Pero es la base del llamado «libre mercado», el impulso principal del mismo, y su satisfacción el objetivo cardinal del sistema capitalista.
La codicia es una carrera para acumular dinero, poder y todo tipo de riquezas materiales, y nunca se detiene. Es un círculo vicioso y quienes cruzan la línea una vez tienden a cruzarla constantemente.
Cierto es que existe todo un cuerpo jurídico, unas prácticas sociales y unos compromisos políticos para intervenir sobre este motivador tan poderoso con el fin, no de aherrojarlo, ni de prevenirlo, como sería natural, sino de reconducirlo, para que no sea un agente caótico.
En esas condiciones los seguidores de Eresictón, el eterno hambriento, se han multiplicado y encaramado en las instituciones financieras, se han hecho los dueños de la caja de caudales y, por fin, han sometido al poder político a sus propios intereses.

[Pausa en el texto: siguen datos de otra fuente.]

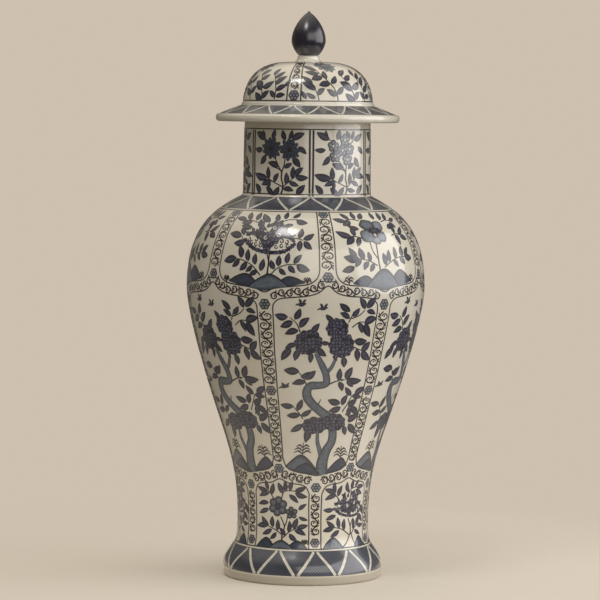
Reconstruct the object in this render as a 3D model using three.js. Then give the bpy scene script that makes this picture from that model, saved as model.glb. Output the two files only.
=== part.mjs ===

Ya no es un puñado de hombres ricos que crean fabricas, los aventureros que conquistan tierras a la selva o los acaudalados que explotan minas, la base del sistema, no, ahora son individuos que, asociados y accionistas de grandes corporaciones, mueven dineros sumamente volátiles, juegan con ellos, ganan fortunas y, cuando pierden, van a los estados y los obligan a devolver lo jugado.
Cada vez que los mercados, a través de sus mensajeros y apologetas tales como gobiernos, parlamentos, medios de comunicación, etcétera, imponen un paquete de medidas consistentes en pérdida derechos adquiridos, disminución del poder adquisitivo y saqueo de las arcas públicas con privatizaciones o inyecciones directas de capital, los mismos mercados reaccionan con más dudas y más exigencias.

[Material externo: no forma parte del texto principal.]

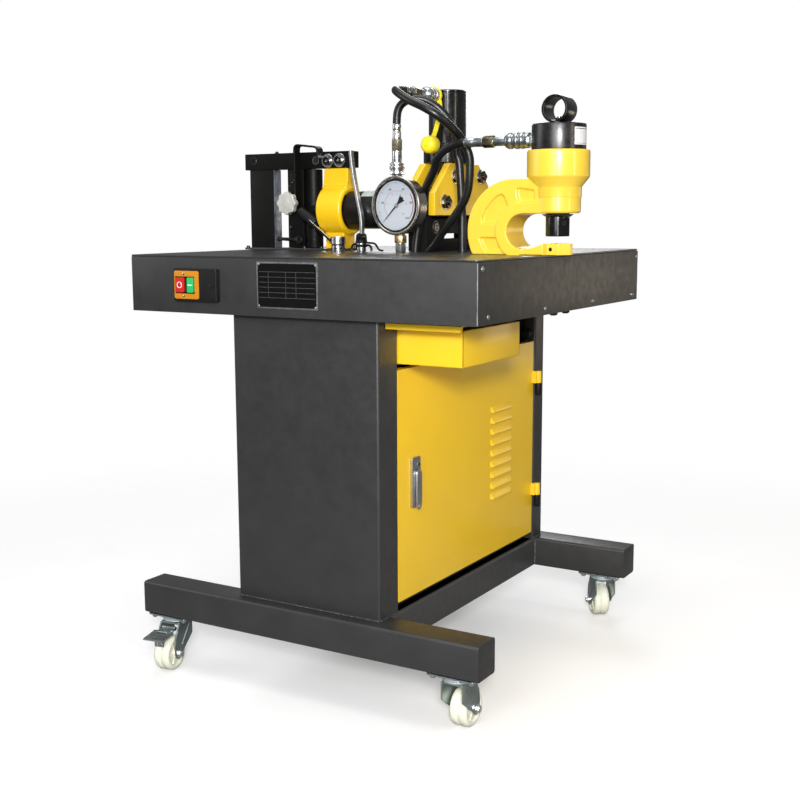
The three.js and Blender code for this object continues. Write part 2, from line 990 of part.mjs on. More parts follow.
// -------------------------------------------------------------------- bender
{
  const g = new THREE.Group();
  g.position.set(0, BEND_Y, TABLE_TOP);
  machine.add(g);
  const w = 18; // half width of the bars along Y
  piece(
    "bender_post",
    join(
      box(-347.3, -286.7, -16, 7.5, 3, 158.2),
      box(-358, -110, -24, w, GAP, 4),
    ),
    "black",
    g,
  );
  piece("bender_top_bar", box(-357.5, -102.3, -w, 9.5, 158.5, 190), "black", g);
  // cylinder carrier: round body, neck up to the top bar, feet on the base bar
  piece(
    "bender_body",
    cut(
      join(
        rod("x", 48, -168, -110, 0, BEND_Z, 40),
        slabXZ(
          [
            [-168, 100],
            [-116, 100],
            [-111.7, 140],
            [-111.7, 158.2],
            [-166, 158.2],
            [-168, 132],
          ],
          -16,
          9.5,
        ),
        box(-160, -118, -22, 18, 4.3, 50),
      ),
      rod("x", 36.4, -150, -100, 0, BEND_Z, 36),
      rod("x", 12.4, -180, -140, 0, BEND_Z, 20),
    ),
    "yellow",
    g,
  );
  piece(
    "bender_cylinder",
    cut(
      turned(
        "x",
        [
          [0, -149.6],
          [36, -149.6],
          [36, -2],
          [34, 0],
          [0, 0],
        ],
        0,
        BEND_Z,
        36,
      ),
      rod("x", 12.4, -155, -105, 0, BEND_Z, 20),
    ),
    "black",
    g,
  );
  // moving slide: column, round bending bar and the piston rod behind them
  piece(
    "bender_ram",
    join(
      box(-254, -216, -16, 7.5, 4.6, 158),
      rod("z", 17.5, 4.6, 157.5, -203, 1.5, 28),
      rod("x", 17, -200, -175, 0, BEND_Z, 24),
      rod("x", 12, -180, -112, 0, BEND_Z, 20),
    ),
    "black",
    g,
  );
  // bent flat strap, on edge in front of the bars; a lug ties it to the slide
  const y = -28.3,
    sw = 19.4,
    st = 4.4;
  const strap = [
    [-167.6, 176],
    [-167.6, 194],
    [-171.5, 197.8],
    [-216, 203.4],
    [-220.6, 201.6],
    [-222.2, 197],
    [-222.2, 82],
    [-178, 52.5],
  ];
  // round sleeve on the slanting end of the strap, with a narrow tip beyond it
  const sleeve = new THREE.CylinderGeometry(8.5, 8.5, 43, 24);
  sleeve.rotateZ(Math.PI / 2);
  sleeve.rotateY(Math.atan2(29.5, 44.2));
  sleeve.translate(-196.2, -30, 64.7);
  piece(
    "strap_handle",
    join(
      ...strap
        .slice(1)
        .map(([x, z], i) =>
          flatBar([strap[i][0], y, strap[i][1]], [x, y, z], sw, st),
        ),
      solid(sleeve),
      flatBar([-196, -38, 64.5], [-174, -38, 49.8], 10, st),
      flatBar([-180, -41.2, 53.8], [-134, -41.2, 19], 6, st),
      box(-246, -220, -20, -16 - GAP, 112, 150),
    ),
    "black",
    g,
  );
  // star knob, screwed into the front of the slide's column
  const star = [];
  for (let i = 0; i < 32; i++) {
    const t = (i / 32) * 2 * Math.PI;
    const r = 21.2 + 1.3 * Math.cos(8 * t);
    star.push([-234 + r * Math.cos(t), 91.5 + r * Math.sin(t)]);
  }
  piece(
    "star_knob",
    join(
      slabXZ(star, -51, -39.2),
      turned(
        "y",
        [
          [0, -40],
          [9, -40],
          [9, -16 - GAP],
          [0, -16 - GAP],
        ],
        -234,
        91.5,
        16,
      ),
    ),
    "steel",
    g,
  );
}

// --------------------------------------------------------------- table gear
{
  const g = new THREE.Group();
  g.position.set(GAUGE_X, GAUGE_Y, TABLE_TOP);
  g.rotation.z = THREE.MathUtils.degToRad(-5);
  machine.add(g);
  const d = 16; // half depth of the case
  piece(
    "gauge_case",
    cut(
      join(
        turned(
          "y",
          [
            [0, -d],
            [GAUGE_R - 2, -d],
            [GAUGE_R, -d + 2],
            [GAUGE_R, -d + 9],
            [GAUGE_R - 2, -d + 11],
            [GAUGE_R - 2, d - 2],
            [GAUGE_R - 6, d],
            [0, d],
          ],
          0,
          GAUGE_Z,
          30,
        ),
        rod("z", 11.5, 15, 36, 0, 2, 6),
        rod("z", 9, GAP, 16, 0, 2, 20),
        rod("z", 9.5, 120, 141, -8, 3, 20),
      ),
      rod("y", GAUGE_R - 6, -d - 2, -d + 8, 0, GAUGE_Z, 30),
    ),
    "steel",
    g,
  );
  // pointer on its short spindle
  piece(
    "gauge_needle",
    join(
      slabXZ(
        [
          [-31, 56.6],
          [-30, 55.6],
          [2, GAUGE_Z - 2.5],
          [11, GAUGE_Z + 5],
          [13, GAUGE_Z + 14],
          [4, GAUGE_Z + 11],
          [-2.5, GAUGE_Z + 2],
        ],
        -d + 4.6,
        -d + 5.6,
      ),
      rod("y", 3, -d + 3.6, -d + 7.6, 0, GAUGE_Z, 12),
    ),
    "black",
    g,
  );
  piece(
    "gauge_coupler",
    turned(
      "z",
      [
        [0, 141 + GAP],
        [14, 141 + GAP],
        [14, 161],
        [9, 163],
        [9, 184],
        [10.5, 185],
        [10.5, 205],
        [8, 206],
        [8, 232],
        [0, 232],
      ],
      -8,
      3,
      20,
    ),
    "zinc",
    g,
  );
}
{
  const g = new THREE.Group();
  g.position.set(VALVE_X, VALVE_Y, TABLE_TOP);
  machine.add(g);
  piece(
    "valve_body",
    join(
      rod("z", 9, GAP, 17, 0, 0, 20),
      rod("z", 12, 15, 22, 0, 0, 20),
      box(-7, 7, 5, 9, 20, 34),
      box(-7, 7, -9, -5, 20, 34),
    ),
    "black",
    g,
  );
  piece(
    "valve_lever",
    join(
      rod("y", 5, -4.4, 4.4, 0, 28.5, 16),
      flatBar([0, 0, 28.5], [2, 0, 55], 8, 4),
      flatBar([2, 0, 50], [-5, 0, 91], 12, 4.4),
      flatBar([-5, 0, 91], [-14, 0, 134], 12, 4.4),
      flatBar([-14, 0, 134], [-21, 0, 188], 12, 4.4),
    ),
    "steel",
    g,
  );
  piece(
    "table_coupler",
    turned(
      "z",
      [
        [0, GAP],
        [12, GAP],
        [12, 5],
        [14, 6],
        [14, 26],
        [12, 28],
        [0, 28],
      ],
      -53,
      0,
      24,
    ),
    "zinc",
    g,
  );
}

// --------------------------------------------------------------------- hoses
// Each hose leaves its fitting and goes down through a hole in the table.
const HOSE_ROUTES = {
  hose_gauge: [
    [22.3, -37, 232.8],
    [22.8, -37, 242],
    [24.5, -37, 254],
    [29.2, -36, 264],
    [36.4, -34, 270.5],
    [46, -31, 274.5],
    [59, -26, 276.3],
    [75.5, -18, 272],
    [94.9, -10, 258.1],
    [110.6, 0, 237.7],
    [120.3, 8, 210.5],
    [119.6, 13, 176.6],
    [123.3, 15, 165],
    [126.1, 16, 133.3],
    [127.9, 17, 95.8],
    [129.6, 17, 58],
    [130, 17, 10],
    [130, 17, -30],
  ],
  hose_cutter: [
    [44, -47.6, 290],
    [44, -56, 290],
    [44.6, -70, 289.3],
    [48.5, -84, 287],
    [61, -95, 280.6],
    [88.3, -106, 266.7],
    [120.1, -110, 252.9],
    [142.1, -104, 239.4],
    [156.4, -84, 222.8],
    [162.4, -60, 206.5],
    [170.9, -47, 185.9],
    [176, -43, 166.9],
    [175.7, -41.5, 149],
    [174, -40, 131],
    [169.8, -37, 113.1],
    [161.7, -34, 95],
    [149.6, -31, 78.6],
    [135.9, -29, 62.1],
    [119.4, -26, 45.4],
    [104, -20, 30],
    [88, -13.5, 13.6],
    [73, -10.3, 1],
    [66, -9.5, -9],
    [61.8, -9, -19],
    [60, -9, -30],
  ],
  hose_punch: [
    [179.4, -69, 192],
    [172, -69, 192],
    [165, -69, 191.2],
    [156.5, -68, 188.6],
    [136.4, -65, 180.2],
    [118.9, -60, 165.9],
    [109.1, -50, 150.3],
    [92.2, -37, 132.6],
    [73.4, -20, 114.7],
    [67, -14, 95],
    [59, -11, 76],
    [52.5, -9, 52],
    [48, -8.2, 28],
    [45, -8, 8],
    [44, -8, -14],
    [44, -8, -30],
  ],
};
for (const [name, route] of Object.entries(HOSE_ROUTES)) {
  const curve = new THREE.CatmullRomCurve3(
    route.map(([x, y, z]) => new THREE.Vector3(x, y, z + TABLE_TOP)),
    false,
    "centripetal",
  );
  const section = new THREE.Shape(
    Array.from({ length: 8 }, (_, i) => {
      const t = (i / 8) * 2 * Math.PI;
      return new THREE.Vector2(HOSE_R * Math.cos(t), HOSE_R * Math.sin(t));
    }),
  );
  const g = new THREE.ExtrudeGeometry(section, {
    steps: 18,
    bevelEnabled: false,
    extrudePath: curve,
  });
  piece(name, solid(g), "rubber");
}

export default machine;
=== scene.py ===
# Looks of the hydraulic busbar processing machine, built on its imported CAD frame.
# Numbers are millimetres measured from the middle of the table (x, y) and from the
# floor (z); T is the height of the work surface.
import math

import bmesh
import bpy
from mathutils import Matrix, Vector


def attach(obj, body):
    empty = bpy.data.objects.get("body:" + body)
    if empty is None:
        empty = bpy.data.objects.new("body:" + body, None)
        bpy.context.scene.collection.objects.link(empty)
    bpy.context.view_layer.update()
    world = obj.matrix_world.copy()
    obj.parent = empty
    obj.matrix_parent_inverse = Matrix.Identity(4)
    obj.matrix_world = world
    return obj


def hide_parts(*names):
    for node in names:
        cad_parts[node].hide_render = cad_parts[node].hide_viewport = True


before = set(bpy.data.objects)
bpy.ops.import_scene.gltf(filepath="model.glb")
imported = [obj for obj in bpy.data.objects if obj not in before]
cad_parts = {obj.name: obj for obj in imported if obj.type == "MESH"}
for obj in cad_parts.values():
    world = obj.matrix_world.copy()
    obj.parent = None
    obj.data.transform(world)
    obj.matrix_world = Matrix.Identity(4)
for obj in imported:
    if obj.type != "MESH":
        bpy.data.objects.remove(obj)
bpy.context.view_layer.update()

OX, OY, T = 25.5, -14.25, 765.0
M0 = Matrix.Scale(0.001, 4) @ Matrix.Translation((-OX, -OY, 0))


def at(x, y, z=0.0, turn=0.0):
    return M0 @ Matrix.Translation((x, y, z)) @ Matrix.Rotation(math.radians(turn), 4, "Z")


# ------------------------------------------------------------------- camera
def make_camera():
    yaw, pitch, roll = (math.radians(a) for a in (30.9127, 8.7245, -0.2331))
    fwd = Vector((-math.sin(yaw) * math.cos(pitch), math.cos(yaw) * math.cos(pitch), -math.sin(pitch)))
    r0 = Vector((math.cos(yaw), math.sin(yaw), 0))
    u0 = r0.cross(fwd)
    r = math.cos(roll) * r0 + math.sin(roll) * u0
    u = -math.sin(roll) * r0 + math.cos(roll) * u0
    loc = M0 @ Vector((1178.734, -1960.516, T + 66.845))
    cam = bpy.data.cameras.new("camera")
    cam.sensor_width = 36
    cam.lens = 1201.269 * 36 / 800
    cam.clip_start, cam.clip_end = 0.05, 60
    ob = bpy.data.objects.new("camera", cam)
    bpy.context.scene.collection.objects.link(ob)
    ob.matrix_world = Matrix(
        ((r.x, u.x, -fwd.x, loc.x), (r.y, u.y, -fwd.y, loc.y), (r.z, u.z, -fwd.z, loc.z), (0, 0, 0, 1))
    )
    bpy.context.scene.camera = ob


make_camera()


# ---------------------------------------------------------------- materials
MATS = {}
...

¿Que se aprueba una reforma laboral?... las bolsas caen en picado. ¿Que un país de la Comunidad Europea se somete al rigor presupuestario?... las agencias de calificación rebajan su credibilidad. ¿Que se interviene a un Estado?... la prima de riesgo sube. Y en esta guerra sin cuartel, en esta revolución iniciada por los ricos y poderosos a través de sus rituales en las bolsas, en los despachos de calificaciones, en los bancos centrales, envían mensajes cuyo significado es: más hambre después de comer.
La voracidad del sistema capitalista se reviste de unas justificaciones morales, históricas y científicas utilizando una argumentación rampante, sin debate, rehuyendo cualquier polémica sobre la conveniencia o no de cambiar el modelo.
Intentar justificar y convertir en una fatalidad ajena a la voluntad de los ciudadanos los desastres del sistema, su injusticia intrínseca, así como ocultar su condición de dóciles consumidores a los ciudadanos, requiere la fabricación de consensos incuestionables, y para ello se sirve de un control férreo de los medios de comunicación masivos.
Se trata de someter al rebaño desconcertado –que se encuentra alienado y, en muchos casos, amedrentado– a la repetición de eslóganes tales como que no hay alternativa, que debemos someternos a la lógica de los mercados –léase especuladores sin rostro y sin alma–, que se han convertido en estos tiempos en la piedra angular del sistema capitalista.
Estamos asistiendo a una época de impudicia en la que los amos de los mercados exigen a los dirigentes políticos que justifiquen su sueldo, y los ciudadanos vemos con estupor que en medio de tartamudeos y frases sin contenido, repetidas machaconamente por esos líderes, no se guardan ya ni las mínimas formas. La educación, la sanidad, las políticas sociales, el empleo, la cultura, la dignidad... son elementos de un paisaje antiguo, árboles que pueden talarse en el bosque de Deméter.
De nada servirán rescates, condonaciones de deudas, relleno de enormes agujeros financieros, asalto al tren de las nóminas de los trabajadores, subidas de impuestos. Los mercados son los templos donde habitan los adoradores de la diosa Codicia, se santifican y se imponen las leoninas reglas que su voracidad precisa y, aunque se arruinen países, se empobrezcan sociedades y se venda todos los días a la inocente Mestra, Eresictón está condenado al hambre eterna.